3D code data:
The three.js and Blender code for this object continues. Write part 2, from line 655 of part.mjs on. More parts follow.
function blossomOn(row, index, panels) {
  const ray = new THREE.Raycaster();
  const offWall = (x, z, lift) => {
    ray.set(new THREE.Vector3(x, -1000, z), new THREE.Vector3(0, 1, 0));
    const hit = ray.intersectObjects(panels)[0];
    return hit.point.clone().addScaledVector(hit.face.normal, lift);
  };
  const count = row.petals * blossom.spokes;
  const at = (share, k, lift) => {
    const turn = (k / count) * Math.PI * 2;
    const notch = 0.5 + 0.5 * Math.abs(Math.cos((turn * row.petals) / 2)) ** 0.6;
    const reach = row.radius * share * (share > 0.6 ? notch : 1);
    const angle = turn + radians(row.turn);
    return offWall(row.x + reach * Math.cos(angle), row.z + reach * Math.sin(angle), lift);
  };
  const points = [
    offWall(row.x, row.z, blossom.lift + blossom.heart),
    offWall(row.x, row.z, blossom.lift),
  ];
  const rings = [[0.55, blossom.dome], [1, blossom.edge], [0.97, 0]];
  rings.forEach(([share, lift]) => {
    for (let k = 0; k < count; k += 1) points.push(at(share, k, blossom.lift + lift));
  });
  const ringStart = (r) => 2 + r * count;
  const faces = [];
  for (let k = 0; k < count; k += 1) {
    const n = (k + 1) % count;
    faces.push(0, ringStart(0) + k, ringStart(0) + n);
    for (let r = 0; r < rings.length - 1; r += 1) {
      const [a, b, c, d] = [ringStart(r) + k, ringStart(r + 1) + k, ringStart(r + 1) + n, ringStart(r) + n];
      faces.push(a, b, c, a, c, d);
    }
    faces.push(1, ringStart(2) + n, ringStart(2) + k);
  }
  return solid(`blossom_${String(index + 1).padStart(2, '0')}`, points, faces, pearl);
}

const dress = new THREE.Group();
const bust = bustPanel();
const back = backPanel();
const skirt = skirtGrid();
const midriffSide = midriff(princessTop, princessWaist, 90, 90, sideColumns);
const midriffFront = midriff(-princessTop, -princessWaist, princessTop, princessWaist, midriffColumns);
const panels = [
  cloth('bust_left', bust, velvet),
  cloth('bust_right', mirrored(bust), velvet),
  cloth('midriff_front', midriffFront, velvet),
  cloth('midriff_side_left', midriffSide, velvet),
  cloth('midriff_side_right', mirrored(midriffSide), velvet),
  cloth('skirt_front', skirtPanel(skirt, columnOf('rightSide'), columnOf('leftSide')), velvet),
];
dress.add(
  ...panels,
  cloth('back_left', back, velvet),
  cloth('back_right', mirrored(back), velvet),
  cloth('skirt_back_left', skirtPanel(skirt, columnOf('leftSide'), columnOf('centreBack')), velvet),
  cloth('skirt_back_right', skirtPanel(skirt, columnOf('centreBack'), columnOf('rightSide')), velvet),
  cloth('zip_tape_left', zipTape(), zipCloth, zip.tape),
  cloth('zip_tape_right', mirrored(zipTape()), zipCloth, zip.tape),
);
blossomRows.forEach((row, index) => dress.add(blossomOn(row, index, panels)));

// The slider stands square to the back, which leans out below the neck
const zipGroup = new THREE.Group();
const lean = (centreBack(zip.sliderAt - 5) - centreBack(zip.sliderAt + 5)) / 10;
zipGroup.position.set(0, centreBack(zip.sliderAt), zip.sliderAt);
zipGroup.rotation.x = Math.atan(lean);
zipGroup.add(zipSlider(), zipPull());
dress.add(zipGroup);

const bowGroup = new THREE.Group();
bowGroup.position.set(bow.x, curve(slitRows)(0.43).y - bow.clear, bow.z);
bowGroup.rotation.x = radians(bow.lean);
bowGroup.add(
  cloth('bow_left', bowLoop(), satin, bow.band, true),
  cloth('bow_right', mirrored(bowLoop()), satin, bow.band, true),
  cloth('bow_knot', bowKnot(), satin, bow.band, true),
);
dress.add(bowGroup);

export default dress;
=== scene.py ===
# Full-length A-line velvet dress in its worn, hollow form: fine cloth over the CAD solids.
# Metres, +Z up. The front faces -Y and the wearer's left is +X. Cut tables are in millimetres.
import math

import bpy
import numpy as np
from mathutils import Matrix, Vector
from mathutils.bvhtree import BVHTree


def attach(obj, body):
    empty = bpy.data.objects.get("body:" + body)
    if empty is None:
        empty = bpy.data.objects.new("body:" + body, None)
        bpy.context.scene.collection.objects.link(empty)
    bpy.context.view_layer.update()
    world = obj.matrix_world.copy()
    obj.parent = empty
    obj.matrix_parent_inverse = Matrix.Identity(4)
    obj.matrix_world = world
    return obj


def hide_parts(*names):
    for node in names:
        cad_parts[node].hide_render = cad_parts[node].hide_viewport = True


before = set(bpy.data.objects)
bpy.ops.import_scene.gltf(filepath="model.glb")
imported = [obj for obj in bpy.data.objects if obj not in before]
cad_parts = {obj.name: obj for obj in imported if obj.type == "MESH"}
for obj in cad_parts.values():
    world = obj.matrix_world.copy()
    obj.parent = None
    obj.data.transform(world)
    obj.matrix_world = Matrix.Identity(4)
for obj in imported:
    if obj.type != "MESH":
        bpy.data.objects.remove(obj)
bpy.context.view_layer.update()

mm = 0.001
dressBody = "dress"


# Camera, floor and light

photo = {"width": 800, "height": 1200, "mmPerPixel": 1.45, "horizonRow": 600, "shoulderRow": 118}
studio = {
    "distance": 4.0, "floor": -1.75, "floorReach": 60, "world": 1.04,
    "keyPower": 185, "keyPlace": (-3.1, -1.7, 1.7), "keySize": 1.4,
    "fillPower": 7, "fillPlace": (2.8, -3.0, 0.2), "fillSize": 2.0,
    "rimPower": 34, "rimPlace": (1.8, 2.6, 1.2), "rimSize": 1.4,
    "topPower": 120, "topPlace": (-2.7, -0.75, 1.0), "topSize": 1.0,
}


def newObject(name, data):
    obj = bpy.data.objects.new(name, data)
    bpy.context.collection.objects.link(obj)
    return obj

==

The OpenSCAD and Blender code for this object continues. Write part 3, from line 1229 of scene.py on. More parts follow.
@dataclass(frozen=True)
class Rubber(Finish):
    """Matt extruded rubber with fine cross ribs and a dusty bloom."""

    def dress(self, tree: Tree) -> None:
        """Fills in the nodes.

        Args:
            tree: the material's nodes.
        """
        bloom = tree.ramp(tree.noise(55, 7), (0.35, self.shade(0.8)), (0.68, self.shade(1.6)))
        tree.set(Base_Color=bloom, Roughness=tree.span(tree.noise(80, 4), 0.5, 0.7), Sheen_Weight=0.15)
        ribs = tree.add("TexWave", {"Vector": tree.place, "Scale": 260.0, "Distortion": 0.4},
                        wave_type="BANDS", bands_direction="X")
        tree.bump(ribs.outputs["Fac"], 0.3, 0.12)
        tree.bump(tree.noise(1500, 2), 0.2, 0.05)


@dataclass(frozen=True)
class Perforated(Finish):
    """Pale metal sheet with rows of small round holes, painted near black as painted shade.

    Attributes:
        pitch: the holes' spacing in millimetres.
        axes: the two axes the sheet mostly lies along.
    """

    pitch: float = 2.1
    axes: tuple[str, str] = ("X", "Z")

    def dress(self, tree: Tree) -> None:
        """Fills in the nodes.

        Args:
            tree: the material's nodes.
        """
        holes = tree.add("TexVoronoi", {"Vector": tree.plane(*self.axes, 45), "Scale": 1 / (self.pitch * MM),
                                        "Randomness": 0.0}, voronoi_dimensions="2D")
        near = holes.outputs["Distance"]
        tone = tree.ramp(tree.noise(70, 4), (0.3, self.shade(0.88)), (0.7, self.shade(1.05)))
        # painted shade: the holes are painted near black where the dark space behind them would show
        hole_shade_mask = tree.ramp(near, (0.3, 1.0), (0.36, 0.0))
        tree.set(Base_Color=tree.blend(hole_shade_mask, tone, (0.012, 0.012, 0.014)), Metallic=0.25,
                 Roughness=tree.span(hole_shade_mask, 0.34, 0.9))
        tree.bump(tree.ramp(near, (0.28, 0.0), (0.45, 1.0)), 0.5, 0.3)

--

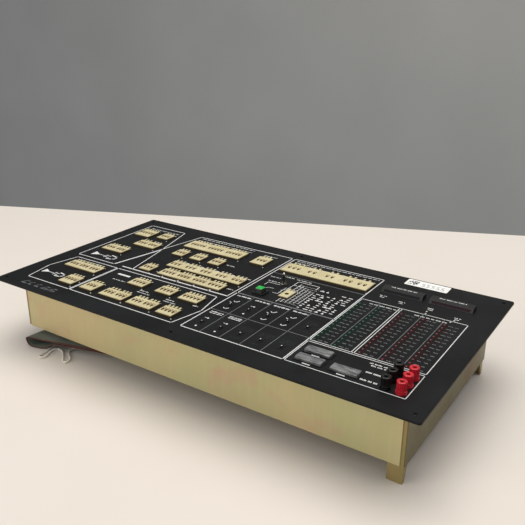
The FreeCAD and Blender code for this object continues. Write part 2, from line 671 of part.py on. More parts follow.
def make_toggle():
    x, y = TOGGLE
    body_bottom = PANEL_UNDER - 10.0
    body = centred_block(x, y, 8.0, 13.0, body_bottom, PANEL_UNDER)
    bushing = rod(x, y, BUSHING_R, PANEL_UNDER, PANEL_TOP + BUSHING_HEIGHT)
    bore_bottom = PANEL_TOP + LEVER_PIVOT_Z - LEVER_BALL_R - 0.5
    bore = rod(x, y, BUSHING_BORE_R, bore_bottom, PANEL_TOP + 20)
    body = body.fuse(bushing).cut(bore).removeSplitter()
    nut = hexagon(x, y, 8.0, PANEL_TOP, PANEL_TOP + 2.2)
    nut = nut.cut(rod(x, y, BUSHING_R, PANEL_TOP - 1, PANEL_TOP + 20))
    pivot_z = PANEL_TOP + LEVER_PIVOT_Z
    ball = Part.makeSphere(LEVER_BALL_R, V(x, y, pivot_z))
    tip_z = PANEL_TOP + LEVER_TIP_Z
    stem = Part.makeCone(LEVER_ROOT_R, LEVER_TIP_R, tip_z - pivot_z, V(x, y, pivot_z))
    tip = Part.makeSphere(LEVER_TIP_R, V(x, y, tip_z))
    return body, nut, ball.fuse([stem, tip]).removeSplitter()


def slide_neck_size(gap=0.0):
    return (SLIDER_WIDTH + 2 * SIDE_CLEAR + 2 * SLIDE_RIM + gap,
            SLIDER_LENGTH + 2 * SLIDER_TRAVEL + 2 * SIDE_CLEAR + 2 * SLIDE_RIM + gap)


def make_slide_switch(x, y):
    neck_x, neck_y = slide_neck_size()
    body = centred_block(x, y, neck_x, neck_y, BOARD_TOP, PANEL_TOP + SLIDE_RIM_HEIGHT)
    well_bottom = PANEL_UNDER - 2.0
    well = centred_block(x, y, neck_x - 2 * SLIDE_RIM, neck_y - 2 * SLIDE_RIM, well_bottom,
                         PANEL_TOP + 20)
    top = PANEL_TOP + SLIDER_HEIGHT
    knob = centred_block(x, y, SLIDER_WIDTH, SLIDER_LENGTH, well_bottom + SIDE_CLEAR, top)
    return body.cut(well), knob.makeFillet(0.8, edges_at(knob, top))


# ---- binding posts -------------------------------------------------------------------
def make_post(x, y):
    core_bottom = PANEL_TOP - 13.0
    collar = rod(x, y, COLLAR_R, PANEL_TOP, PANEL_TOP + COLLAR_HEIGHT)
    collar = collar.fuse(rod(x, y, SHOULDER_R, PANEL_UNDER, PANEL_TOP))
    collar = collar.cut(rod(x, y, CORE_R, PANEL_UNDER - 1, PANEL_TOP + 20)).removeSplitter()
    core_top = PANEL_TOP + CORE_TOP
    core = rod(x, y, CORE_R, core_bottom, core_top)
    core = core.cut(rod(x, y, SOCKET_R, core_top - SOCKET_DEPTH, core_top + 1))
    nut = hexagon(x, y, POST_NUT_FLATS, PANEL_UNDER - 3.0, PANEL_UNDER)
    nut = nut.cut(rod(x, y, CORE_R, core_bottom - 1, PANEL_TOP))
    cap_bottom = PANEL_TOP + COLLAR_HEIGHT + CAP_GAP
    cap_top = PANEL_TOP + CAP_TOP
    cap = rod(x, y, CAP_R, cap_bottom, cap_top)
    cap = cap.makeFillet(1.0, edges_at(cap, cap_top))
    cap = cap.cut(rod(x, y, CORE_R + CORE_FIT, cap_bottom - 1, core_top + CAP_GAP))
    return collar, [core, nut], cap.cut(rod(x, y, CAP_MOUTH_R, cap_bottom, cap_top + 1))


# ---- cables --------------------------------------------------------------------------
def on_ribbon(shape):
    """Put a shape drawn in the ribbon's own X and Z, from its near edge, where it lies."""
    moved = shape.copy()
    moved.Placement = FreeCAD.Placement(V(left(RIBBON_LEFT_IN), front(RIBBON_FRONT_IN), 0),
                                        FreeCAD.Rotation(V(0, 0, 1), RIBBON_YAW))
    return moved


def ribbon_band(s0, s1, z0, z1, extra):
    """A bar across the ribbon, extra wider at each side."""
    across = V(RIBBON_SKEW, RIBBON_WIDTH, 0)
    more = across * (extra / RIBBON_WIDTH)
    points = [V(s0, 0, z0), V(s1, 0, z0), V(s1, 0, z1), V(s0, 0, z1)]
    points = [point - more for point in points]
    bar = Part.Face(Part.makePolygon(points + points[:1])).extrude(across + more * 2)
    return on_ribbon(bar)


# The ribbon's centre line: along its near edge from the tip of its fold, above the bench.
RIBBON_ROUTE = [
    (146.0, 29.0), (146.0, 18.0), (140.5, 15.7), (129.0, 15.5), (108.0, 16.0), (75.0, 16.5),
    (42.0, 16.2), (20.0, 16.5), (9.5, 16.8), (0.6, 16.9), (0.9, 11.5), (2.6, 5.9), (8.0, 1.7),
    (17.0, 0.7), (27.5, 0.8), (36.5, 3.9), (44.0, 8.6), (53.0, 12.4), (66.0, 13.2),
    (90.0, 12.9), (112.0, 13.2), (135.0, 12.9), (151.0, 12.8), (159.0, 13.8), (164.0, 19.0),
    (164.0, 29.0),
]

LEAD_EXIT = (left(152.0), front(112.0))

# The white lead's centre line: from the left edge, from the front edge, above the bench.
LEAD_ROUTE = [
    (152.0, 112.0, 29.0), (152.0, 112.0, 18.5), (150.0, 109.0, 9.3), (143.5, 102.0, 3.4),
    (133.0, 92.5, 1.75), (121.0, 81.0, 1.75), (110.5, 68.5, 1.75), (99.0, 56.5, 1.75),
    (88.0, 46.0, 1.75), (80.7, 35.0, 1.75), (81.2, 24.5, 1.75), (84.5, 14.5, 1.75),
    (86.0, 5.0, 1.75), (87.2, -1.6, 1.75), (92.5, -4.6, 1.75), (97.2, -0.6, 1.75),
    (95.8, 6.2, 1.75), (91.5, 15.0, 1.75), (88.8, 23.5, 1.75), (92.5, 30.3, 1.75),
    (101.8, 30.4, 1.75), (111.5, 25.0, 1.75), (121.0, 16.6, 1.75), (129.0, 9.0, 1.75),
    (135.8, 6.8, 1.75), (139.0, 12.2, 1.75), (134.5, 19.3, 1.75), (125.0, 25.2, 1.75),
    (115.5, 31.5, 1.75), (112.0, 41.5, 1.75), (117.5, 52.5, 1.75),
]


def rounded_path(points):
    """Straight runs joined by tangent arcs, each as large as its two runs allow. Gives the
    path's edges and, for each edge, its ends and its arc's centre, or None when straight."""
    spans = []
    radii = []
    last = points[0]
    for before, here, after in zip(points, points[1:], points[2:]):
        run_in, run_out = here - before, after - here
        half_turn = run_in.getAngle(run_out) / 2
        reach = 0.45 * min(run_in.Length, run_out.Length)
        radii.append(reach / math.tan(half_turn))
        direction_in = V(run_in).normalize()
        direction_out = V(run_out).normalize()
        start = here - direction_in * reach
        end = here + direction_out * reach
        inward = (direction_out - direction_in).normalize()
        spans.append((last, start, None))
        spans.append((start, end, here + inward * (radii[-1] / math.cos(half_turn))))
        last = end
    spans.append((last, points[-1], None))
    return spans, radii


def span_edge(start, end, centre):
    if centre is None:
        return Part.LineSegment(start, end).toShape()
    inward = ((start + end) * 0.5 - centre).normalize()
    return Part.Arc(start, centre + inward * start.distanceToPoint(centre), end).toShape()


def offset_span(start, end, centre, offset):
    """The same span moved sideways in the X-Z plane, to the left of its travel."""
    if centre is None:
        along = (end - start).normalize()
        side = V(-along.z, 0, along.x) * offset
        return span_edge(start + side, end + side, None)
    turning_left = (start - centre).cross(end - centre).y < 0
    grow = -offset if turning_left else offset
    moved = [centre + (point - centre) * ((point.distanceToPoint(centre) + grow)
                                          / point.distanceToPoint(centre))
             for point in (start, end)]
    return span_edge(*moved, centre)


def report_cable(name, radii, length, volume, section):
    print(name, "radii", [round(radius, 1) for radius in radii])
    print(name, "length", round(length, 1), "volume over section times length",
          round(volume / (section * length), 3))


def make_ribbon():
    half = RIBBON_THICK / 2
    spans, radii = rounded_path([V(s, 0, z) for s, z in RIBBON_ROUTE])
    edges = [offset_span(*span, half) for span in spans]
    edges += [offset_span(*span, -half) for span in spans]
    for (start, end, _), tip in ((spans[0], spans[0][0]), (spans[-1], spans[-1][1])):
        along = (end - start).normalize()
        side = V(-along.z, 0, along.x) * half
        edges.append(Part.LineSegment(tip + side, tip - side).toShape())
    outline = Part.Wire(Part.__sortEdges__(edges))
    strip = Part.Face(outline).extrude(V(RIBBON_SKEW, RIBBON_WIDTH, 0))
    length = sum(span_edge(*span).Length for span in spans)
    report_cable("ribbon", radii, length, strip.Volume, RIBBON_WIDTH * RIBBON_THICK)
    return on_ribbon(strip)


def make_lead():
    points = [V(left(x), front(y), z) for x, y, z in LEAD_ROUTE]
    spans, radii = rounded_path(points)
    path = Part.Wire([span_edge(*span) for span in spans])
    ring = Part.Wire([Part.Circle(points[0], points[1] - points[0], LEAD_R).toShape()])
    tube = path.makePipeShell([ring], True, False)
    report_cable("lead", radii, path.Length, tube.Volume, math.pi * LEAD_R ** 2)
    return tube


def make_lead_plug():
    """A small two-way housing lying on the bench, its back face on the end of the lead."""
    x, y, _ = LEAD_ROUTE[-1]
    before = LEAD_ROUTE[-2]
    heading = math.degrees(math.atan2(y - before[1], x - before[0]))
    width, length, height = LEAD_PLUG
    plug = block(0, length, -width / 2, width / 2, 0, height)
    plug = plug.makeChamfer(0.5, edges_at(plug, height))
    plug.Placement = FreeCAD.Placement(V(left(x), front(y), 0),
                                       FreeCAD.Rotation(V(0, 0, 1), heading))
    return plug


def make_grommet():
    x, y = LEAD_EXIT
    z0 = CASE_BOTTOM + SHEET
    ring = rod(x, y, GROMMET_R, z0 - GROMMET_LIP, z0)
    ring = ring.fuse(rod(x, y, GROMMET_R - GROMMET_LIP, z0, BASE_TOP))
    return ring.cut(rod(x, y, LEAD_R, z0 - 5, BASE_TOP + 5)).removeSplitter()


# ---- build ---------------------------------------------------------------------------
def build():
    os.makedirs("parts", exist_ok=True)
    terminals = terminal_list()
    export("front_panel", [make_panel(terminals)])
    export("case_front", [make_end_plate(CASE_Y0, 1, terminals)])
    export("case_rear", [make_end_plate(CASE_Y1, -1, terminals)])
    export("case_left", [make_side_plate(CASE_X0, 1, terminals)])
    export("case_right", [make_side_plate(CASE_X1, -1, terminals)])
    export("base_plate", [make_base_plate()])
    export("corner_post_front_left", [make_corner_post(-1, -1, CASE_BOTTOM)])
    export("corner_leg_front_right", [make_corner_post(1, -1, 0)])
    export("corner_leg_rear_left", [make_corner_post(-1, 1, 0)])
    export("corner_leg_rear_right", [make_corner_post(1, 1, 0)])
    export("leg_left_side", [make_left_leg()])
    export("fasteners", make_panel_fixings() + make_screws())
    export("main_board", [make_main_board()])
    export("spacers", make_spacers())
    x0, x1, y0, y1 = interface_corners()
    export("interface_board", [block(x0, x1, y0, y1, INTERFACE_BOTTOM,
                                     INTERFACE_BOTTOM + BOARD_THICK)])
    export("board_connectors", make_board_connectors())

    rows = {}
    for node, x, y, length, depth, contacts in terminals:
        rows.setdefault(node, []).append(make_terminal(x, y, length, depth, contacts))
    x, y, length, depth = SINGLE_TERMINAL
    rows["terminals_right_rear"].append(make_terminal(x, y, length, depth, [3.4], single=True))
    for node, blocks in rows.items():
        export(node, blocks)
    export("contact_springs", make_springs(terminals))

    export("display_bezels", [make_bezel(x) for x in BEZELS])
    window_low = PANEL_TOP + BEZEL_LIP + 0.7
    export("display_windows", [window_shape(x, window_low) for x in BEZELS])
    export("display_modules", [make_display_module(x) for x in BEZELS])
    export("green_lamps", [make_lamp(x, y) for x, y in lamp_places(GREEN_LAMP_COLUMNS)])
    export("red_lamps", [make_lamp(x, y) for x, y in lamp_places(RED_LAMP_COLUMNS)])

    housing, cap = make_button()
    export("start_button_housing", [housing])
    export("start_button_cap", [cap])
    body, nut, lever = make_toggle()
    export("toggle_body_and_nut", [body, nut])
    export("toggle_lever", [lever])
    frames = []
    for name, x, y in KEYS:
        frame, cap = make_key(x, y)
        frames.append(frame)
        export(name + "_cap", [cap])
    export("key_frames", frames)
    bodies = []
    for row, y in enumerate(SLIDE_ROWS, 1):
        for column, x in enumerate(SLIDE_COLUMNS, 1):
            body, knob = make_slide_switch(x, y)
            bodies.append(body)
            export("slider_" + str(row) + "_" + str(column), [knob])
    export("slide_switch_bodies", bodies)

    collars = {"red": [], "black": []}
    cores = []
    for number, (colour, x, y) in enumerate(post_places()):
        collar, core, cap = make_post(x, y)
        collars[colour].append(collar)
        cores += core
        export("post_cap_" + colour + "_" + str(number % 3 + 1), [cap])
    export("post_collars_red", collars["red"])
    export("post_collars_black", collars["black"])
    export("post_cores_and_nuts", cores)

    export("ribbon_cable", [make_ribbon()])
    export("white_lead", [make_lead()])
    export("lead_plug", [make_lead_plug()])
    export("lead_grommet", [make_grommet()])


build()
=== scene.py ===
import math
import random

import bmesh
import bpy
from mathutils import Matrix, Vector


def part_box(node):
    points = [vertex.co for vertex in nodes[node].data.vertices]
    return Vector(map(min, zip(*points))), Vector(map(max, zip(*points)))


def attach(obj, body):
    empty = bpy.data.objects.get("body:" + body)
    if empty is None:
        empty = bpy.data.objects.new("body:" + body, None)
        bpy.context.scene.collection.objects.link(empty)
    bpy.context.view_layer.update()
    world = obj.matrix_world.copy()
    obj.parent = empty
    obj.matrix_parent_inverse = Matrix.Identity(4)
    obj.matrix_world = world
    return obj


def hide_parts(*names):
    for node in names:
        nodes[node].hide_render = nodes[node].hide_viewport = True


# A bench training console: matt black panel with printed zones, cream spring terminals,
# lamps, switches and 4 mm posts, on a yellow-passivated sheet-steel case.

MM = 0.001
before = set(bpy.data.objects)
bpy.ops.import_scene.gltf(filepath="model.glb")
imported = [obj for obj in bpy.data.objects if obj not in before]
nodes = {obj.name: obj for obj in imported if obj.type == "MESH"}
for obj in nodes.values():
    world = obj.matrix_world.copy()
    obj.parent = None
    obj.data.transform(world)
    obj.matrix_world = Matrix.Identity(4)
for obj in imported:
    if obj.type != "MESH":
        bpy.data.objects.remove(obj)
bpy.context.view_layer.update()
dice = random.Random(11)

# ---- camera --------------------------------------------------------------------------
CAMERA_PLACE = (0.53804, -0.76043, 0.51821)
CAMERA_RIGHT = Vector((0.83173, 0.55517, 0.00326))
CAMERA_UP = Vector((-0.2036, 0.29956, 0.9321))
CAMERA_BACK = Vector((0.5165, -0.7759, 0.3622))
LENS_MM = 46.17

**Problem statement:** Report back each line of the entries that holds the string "before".

**Result:**
before = set(bpy.data.objects)
imported = [obj for obj in bpy.data.objects if obj not in before]
    for before, here, after in zip(points, points[1:], points[2:]):
        run_in, run_out = here - before, after - here
    before = LEAD_ROUTE[-2]
    heading = math.degrees(math.atan2(y - before[1], x - before[0]))
before = set(bpy.data.objects)
imported = [obj for obj in bpy.data.objects if obj not in before]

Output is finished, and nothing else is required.